What to do when bills are due before payday

If your bills are due before payday, here are practical ways to manage the gap, plan ahead, and avoid running out of money.

When bills are due before payday, the problem is often cash-flow timing. It can feel like a personal failure, but sometimes the issue is simpler: money comes in after the money needs to go out.

That timing gap can make an otherwise manageable month feel stressful. A bill lands on Tuesday, payday arrives Friday, and the account has to stretch across the difference.

The goal is to make the gap visible, reduce surprises, and understand what your money still needs to do before more income arrives.
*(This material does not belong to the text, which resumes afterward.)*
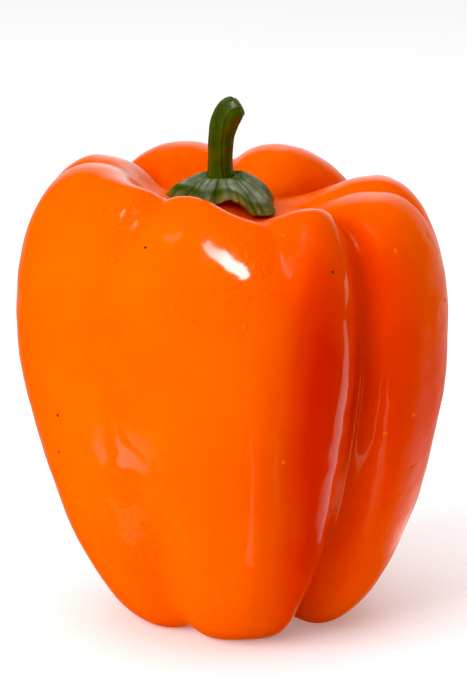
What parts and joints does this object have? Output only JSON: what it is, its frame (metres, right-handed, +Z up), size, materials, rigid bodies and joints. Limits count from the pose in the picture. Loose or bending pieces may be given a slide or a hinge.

This article is general information only and does not take into account your personal financial situation.

First, map the timing

Start by writing down four things:

  • The bills due before payday
  • The exact due dates
  • The money currently available
  • The number of days until payday

Do not start with a full monthly plan if that feels too heavy. Start with the immediate gap. What needs to be paid before more income arrives?

This gives you a short-term view of future commitments instead of a vague sense that money is tight.

Separate urgent bills from flexible costs

Some payments are fixed and urgent. Rent, mortgage payments, insurance, loan payments, and essential utilities may have less flexibility.

Other costs may have more room to move. Groceries can sometimes be simplified for a few days. A planned purchase can wait. A non-essential subscription may be paused or cancelled.

This is not about pretending essentials are optional. It is about identifying which decisions can actually change the next few days.

Ask whether payment dates can move

Some providers let you shift billing dates. Phone, internet, insurance, subscriptions, and some utilities may offer date changes.

If several bills land just before payday, moving one or two dates can reduce pressure. Even shifting a bill by a week can make the cash-flow pattern easier to manage.

Check the rules before relying on this. Some providers may charge fees, limit changes, or require notice.

Split money into now, bills, and until payday

A simple structure can help:

  • Now: money needed for immediate essentials
  • Bills: money that must stay untouched for upcoming payments
  • Until payday: money left for everyday spending across the remaining days

This can be done mentally, on paper, in a spreadsheet, or with separate accounts. The important part is not the tool. It is avoiding the mistake of treating future bill money as today’s spending money.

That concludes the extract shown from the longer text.